Вводная статья "Основная идея послекантовской философии" должна явить образец философской проповеди среди иудеев и язычников чистого разума. Credo зиждется на том основоположении, что история философии есть единый процесс развития человеческого Духа. Гегель тут, конечно, профанируется и окосноязычивается, но и поделом ему. Ну а что же дальше? А дальше следует текст, более всего напоминающий подробный и бесполезный конспект немецких классиков или, в лучшем случае, дурно написанный учебник для технических вузов, из которого все равно никто ничего не поймет, так что не стоит и стараться быть понятным.

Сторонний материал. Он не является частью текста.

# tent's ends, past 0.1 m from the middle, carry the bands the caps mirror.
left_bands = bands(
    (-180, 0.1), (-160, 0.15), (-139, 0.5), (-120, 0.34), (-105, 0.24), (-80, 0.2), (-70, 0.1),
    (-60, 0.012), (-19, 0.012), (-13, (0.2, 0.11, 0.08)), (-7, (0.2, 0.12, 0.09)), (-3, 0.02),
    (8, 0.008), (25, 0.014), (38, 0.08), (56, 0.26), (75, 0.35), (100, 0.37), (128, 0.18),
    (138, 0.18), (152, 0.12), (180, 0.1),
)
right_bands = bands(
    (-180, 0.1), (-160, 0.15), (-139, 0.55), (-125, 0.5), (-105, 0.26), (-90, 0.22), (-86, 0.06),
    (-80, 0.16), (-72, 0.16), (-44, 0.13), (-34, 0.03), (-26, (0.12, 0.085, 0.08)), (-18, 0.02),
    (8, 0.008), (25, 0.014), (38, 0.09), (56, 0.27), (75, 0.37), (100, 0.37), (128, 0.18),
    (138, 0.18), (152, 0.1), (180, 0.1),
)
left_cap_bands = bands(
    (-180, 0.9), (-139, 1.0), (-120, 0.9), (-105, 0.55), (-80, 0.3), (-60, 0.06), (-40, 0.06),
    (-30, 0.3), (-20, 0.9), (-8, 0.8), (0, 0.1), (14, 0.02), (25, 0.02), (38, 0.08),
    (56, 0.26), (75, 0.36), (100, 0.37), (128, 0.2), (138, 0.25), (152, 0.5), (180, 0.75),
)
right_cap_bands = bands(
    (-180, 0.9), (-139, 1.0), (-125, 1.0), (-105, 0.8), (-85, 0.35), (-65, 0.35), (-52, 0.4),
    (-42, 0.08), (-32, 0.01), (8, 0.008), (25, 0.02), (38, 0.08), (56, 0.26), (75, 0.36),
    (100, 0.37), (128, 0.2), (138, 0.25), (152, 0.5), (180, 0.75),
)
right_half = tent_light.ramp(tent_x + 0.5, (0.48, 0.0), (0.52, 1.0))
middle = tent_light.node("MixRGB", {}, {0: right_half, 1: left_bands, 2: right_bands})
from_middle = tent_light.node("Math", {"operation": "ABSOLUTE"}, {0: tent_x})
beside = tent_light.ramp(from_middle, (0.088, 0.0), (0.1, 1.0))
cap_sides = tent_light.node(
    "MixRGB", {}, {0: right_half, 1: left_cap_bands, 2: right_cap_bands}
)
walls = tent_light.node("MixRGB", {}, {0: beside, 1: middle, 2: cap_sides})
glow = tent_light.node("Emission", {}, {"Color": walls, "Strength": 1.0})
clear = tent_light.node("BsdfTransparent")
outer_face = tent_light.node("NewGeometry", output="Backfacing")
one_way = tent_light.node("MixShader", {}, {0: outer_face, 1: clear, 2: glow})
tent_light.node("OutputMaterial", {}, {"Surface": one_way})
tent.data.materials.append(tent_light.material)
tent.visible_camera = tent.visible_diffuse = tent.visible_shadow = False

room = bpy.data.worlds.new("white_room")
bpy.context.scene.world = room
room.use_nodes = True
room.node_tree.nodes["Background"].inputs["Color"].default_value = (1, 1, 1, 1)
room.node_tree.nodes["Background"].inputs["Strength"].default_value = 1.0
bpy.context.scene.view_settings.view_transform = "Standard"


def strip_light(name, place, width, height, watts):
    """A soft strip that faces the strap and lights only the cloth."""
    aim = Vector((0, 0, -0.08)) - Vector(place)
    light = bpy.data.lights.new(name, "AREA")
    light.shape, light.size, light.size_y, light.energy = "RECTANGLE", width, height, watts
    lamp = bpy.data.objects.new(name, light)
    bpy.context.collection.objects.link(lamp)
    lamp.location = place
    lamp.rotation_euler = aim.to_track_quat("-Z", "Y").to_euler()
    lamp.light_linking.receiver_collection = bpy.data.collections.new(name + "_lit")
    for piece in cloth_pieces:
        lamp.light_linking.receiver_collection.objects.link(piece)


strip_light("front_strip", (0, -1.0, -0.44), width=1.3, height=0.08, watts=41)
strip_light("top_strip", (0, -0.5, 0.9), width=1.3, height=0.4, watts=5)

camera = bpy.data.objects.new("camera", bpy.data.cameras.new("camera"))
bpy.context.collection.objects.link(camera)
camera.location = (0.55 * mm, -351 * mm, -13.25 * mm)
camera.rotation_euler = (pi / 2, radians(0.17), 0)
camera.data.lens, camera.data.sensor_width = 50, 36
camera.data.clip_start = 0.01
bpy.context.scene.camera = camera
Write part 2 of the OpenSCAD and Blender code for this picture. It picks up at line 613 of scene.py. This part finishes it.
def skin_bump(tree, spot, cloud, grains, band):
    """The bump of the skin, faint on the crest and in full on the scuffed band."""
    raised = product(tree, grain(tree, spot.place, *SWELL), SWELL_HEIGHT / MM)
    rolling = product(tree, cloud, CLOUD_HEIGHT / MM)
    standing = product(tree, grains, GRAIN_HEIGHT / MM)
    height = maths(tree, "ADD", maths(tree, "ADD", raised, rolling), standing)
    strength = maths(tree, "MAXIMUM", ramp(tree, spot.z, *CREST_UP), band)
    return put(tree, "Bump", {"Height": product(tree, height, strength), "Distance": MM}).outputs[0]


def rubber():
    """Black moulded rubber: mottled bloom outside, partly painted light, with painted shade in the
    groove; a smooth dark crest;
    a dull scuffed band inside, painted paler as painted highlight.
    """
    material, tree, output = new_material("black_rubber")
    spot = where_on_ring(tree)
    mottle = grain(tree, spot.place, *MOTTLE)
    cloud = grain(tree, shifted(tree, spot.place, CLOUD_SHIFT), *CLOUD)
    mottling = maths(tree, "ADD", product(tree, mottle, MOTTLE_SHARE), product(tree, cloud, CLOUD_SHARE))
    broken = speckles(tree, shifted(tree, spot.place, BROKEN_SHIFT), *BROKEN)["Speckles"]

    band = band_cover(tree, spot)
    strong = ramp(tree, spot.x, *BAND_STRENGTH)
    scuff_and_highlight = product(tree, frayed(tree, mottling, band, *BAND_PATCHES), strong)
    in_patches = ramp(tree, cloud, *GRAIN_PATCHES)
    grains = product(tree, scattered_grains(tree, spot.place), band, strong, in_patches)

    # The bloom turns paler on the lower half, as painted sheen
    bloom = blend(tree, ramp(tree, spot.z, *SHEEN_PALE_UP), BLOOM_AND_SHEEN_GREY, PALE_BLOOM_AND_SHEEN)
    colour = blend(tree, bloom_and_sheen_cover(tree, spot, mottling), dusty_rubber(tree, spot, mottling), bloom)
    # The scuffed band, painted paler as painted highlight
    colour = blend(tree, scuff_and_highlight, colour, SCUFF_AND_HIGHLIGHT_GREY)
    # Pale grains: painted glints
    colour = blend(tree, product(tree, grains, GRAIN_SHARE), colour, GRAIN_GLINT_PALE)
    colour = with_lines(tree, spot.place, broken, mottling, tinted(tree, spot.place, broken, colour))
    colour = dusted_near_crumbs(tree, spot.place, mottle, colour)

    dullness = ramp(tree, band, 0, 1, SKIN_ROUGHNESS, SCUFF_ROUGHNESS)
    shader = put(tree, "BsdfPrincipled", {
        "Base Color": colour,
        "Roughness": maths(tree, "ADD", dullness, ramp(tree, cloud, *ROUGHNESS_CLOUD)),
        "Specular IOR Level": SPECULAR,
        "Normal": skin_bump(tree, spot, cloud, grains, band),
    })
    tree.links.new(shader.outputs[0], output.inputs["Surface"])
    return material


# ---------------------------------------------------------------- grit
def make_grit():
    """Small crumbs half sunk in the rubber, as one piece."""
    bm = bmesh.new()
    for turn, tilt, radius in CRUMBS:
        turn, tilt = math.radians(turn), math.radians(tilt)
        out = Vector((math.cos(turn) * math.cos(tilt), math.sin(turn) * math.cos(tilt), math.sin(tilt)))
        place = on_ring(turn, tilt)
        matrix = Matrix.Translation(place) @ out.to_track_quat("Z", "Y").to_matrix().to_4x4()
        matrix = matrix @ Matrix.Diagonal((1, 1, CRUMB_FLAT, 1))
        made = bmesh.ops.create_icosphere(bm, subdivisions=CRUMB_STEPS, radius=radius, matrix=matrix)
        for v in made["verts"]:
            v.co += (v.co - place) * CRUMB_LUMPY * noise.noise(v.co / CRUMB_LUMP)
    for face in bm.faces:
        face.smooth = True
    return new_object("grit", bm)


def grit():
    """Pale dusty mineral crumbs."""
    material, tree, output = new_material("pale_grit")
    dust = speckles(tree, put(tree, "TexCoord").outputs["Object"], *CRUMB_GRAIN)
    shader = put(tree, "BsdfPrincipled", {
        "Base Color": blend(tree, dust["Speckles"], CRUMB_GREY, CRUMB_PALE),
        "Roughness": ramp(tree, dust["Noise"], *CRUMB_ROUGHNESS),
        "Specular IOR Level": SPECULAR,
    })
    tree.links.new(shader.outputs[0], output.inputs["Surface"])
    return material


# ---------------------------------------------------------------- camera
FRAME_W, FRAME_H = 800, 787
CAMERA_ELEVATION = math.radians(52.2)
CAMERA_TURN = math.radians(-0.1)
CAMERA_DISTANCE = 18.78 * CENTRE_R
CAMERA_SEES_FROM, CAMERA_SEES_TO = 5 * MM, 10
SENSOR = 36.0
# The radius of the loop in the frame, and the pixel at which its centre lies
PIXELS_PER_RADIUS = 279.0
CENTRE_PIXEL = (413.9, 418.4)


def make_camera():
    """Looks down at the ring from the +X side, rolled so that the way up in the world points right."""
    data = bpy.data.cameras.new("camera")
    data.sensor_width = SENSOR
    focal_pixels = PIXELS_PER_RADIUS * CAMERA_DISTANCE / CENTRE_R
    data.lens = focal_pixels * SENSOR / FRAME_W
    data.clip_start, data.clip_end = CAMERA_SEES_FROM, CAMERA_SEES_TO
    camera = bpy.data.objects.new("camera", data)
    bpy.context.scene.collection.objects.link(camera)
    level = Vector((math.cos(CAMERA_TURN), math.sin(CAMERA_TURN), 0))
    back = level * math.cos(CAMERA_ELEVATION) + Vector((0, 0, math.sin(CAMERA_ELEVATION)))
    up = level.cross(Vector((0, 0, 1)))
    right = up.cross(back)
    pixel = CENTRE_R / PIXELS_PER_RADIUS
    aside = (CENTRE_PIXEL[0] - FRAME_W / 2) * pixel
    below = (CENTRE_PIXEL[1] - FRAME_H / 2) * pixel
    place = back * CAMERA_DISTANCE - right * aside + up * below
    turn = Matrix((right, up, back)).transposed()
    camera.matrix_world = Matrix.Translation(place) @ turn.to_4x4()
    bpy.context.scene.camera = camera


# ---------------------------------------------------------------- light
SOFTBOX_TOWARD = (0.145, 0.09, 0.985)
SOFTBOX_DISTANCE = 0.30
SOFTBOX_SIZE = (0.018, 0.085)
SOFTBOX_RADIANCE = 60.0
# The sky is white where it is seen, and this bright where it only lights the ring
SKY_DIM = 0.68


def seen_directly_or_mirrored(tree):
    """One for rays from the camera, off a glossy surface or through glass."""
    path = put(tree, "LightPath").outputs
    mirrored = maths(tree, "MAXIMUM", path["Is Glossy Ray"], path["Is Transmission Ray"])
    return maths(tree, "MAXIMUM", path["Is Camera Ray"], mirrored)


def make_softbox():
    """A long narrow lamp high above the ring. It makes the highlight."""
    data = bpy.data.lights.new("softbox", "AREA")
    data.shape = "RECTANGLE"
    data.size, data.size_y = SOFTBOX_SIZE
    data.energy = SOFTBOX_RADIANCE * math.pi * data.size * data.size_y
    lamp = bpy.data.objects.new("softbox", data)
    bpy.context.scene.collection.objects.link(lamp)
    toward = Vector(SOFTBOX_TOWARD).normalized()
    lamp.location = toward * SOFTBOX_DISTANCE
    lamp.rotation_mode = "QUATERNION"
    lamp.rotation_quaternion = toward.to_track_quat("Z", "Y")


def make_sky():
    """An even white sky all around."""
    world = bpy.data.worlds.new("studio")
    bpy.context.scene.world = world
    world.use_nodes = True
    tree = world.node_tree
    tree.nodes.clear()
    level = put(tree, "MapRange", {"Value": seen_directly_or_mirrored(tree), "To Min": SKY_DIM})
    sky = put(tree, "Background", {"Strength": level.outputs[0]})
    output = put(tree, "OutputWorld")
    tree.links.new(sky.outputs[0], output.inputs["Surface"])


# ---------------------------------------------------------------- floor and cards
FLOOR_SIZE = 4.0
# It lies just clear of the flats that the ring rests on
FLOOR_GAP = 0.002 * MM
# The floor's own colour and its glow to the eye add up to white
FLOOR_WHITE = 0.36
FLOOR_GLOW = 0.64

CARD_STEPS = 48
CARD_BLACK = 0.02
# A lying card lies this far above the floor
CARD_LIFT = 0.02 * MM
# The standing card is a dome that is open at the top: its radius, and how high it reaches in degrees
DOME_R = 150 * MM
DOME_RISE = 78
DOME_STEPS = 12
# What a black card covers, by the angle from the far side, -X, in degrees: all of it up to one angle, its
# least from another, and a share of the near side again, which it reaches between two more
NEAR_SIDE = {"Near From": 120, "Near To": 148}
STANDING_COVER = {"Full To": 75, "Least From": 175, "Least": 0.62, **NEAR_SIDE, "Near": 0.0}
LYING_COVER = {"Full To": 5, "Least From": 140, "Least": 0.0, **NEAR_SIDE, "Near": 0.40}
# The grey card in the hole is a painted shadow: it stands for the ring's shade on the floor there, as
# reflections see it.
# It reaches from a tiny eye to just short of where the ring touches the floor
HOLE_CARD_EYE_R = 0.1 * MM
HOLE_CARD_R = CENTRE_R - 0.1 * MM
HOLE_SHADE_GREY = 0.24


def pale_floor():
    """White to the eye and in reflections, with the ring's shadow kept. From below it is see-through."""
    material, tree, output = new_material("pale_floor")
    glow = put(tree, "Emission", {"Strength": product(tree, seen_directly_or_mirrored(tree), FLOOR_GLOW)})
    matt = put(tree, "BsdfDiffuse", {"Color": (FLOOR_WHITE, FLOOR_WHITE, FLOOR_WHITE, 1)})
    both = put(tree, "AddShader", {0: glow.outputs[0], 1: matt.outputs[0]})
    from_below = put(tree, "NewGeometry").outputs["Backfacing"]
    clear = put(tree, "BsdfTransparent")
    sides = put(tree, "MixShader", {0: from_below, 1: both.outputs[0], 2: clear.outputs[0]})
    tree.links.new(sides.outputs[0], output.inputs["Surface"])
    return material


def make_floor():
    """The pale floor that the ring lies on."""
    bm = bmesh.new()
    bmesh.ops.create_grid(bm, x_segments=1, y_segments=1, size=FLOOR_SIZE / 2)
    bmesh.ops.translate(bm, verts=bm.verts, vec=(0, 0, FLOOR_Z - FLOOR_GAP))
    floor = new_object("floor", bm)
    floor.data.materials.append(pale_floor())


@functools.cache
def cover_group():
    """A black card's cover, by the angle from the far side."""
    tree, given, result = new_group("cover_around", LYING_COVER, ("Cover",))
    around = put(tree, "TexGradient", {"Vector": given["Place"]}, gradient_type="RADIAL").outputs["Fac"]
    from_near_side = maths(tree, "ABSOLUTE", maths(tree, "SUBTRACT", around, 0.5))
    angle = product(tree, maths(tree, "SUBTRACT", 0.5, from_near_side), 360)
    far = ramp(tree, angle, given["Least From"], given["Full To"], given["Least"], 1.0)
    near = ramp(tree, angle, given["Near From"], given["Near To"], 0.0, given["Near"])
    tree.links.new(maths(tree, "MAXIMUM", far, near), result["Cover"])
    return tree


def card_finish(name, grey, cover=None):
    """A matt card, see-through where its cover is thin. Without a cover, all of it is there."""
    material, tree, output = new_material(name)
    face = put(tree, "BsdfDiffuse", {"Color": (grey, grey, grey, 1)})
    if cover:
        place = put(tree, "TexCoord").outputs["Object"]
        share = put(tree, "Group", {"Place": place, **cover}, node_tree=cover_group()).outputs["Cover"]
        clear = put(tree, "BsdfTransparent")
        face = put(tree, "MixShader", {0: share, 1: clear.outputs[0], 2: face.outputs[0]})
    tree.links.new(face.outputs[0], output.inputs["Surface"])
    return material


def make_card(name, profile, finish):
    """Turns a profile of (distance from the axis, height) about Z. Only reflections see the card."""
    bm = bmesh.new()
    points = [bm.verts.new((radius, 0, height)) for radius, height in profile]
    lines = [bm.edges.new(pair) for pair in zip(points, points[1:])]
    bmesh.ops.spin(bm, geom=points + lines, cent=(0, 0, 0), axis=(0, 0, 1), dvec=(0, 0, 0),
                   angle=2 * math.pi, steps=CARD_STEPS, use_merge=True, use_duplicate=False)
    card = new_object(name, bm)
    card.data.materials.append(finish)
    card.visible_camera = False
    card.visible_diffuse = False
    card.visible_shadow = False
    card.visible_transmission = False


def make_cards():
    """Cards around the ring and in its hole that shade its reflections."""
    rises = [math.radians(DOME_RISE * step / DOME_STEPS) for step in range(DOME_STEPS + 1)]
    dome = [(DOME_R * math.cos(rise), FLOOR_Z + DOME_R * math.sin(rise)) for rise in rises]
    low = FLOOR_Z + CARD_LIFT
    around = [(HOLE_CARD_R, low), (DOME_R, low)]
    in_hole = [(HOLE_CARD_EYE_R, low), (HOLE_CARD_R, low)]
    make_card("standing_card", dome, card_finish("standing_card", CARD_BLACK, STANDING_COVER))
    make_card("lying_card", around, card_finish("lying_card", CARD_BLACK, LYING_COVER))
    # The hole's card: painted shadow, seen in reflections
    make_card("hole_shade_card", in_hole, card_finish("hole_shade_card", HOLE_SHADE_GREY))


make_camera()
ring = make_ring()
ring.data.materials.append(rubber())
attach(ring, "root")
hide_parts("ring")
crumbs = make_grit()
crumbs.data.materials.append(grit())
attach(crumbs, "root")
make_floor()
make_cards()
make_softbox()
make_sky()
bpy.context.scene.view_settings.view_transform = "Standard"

Помимо ссылок на оригинальные тексты, Переводчик цитирует единственный второисточник - Линьков Е.С., "Методические указания по истории философии". Следует пояснение: "В этом пособии, написанном прекрасным научным языком, последовательно проводится мысль, что изучение истории философии лишено всякого научного смысла и значения, если философские системы рассматриваются изолированно от всего исторического развития философии. (К сожалению, единственный экземпляр этого небольшого по объему (около 40 страниц) произведения, находящийся в петербургской Публичной библиотеке, оказался недоступен по причине перемещения книжных фондов; поэтому страницы указаны здесь и в дальнейшем лишь приблизительно.)" Следовало бы усмотреть в этом дьявольскую хитрость разума, уготовавшего последнее решающее испытание рыцарям мирового Логоса в канун великой битвы с погрязшим в материализме Вавилоном советской охлократии.